Don’t even get me STARTED on rude cashiers.

(Shhhhhh….)


(Quietly now…)


(**CRASH**)


(What was that?...)


(You knocked over the damn lamp, that's what.)


(**sneaking in on tippy-toes, ever so quietly, so as not to call attention to the fact that I haven't written a thing in five months.**)


(**leaning against the wall unobtrusively, whistling, trying to make you think I've been here the whole time.**)


(**unsuccessfully.**)


So my latest beef? Beef. Or, rather, grocery-related products.


The persona I now assume upon returning home from any trip to the store, whether it's for nine bags of groceries or ice cream cookies flax-infused tofu bars, is that of a grumpy old woman.
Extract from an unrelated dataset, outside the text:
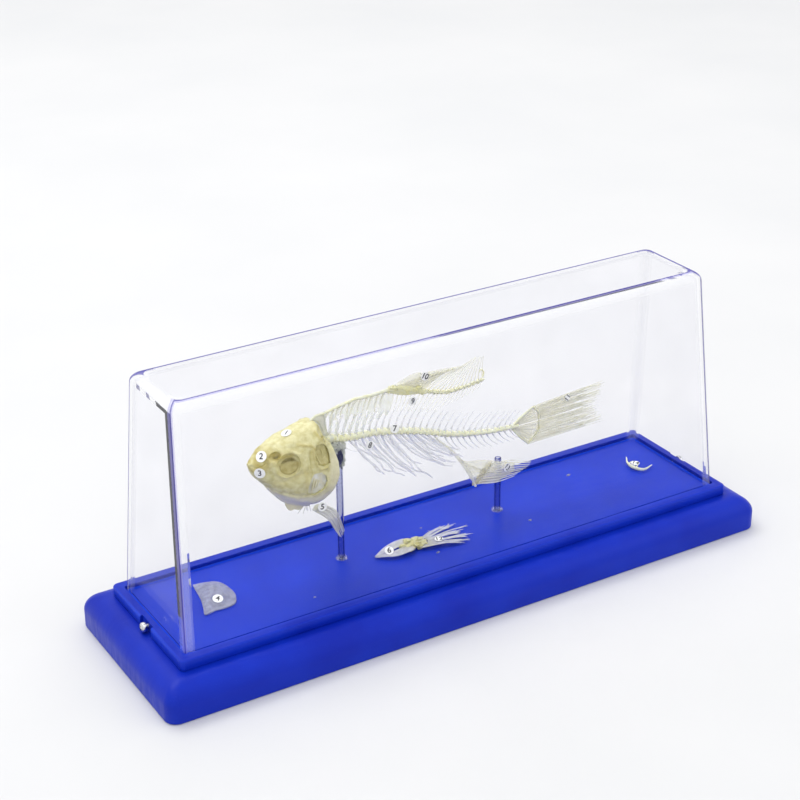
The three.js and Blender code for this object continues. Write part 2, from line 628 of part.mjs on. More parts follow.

One who will drive 30 miles out of her way to save $2 on gas, one who complains about the noise, oh the noise, oh the noise noise NOISE NOISE. One whose voice rises to levels previously reserved for discussing war criminals, when ranting about the price of CEREAL.

In other words, my mother.

So, my mother (me) returns from the grocery store, mumbling under her breath about the price of groceries, and WORSE, how the manufacturers think we're IDIOTS, as if we're not going to NOTICE that every product in a cardboard box or plastic BAG has shrunk by at least 25%. BUT THEY'RE CHARGING THE SAME PRICE.

"Hey, folks, our prices have been the same since 1947!! We're here to save you money! (except the joke's on you--we're actually giving you 25% less product for the same price. More money for us…MWAH HAH HAH HAH HAH!!!)

This week, however, I returned home from the store, unpacked my [overpriced] groceries, and pulled out the package of chicken breasts to make fajitas. I cut it open and proceeded to slice them into strips.

Only, here's the thing, oh irony of ironies. These boobies babies were so huge, I felt like I should be carving them to serve with a dish of jellied cranberry sauce* and a side of family drama. I counted the number of breasts in the package, looked at the total weight, and after a lengthy mathematical thinking session complete with fingers, toes, and a calculator, deduced that these chicken breasts weighed, like, a pound each.

(once more, in caps, for emphasis)

A POUND EACH.

Aren't whole chickens, like, 3 ½ - 4 pounds altogether? So either these are some seriously giantess chickens (which would haunt my dreams) or these are normally-sized chickens who are really, really well-endowed. Raised by some perv farmer, to boot, who like his chickens to be 50% breast.

"…yyyyeeeeaaaaahhhh, girrrrll…have some more of this chicken feed…thaaaaat's right..." *creepy clucking noises*

In summation, food manufacturers: ripping us off, royally. Chicken farmers: weird freakos who raise unnaturally large chicken breasts.

Which, this week at $top & $hop, were $1.99 a pound!

****

Manufacturers who get my thumbs-up this week? Bausch & Lomb, for putting out a clear, nay, opaque bottle of multi-purpose saline solution. It's salt water you can see!



It's like having an ocean view every time I open my medicine cabinet! See? Even the toothbrush is excited!


*jellied only, please. No whole cranberries allowed on Guwi's plate.

1 comment:

Jenny said...

You know, I was looking at different saline solutions today and I think I'll go back and get that one. I didn't know it was in a clear bottle. I like that.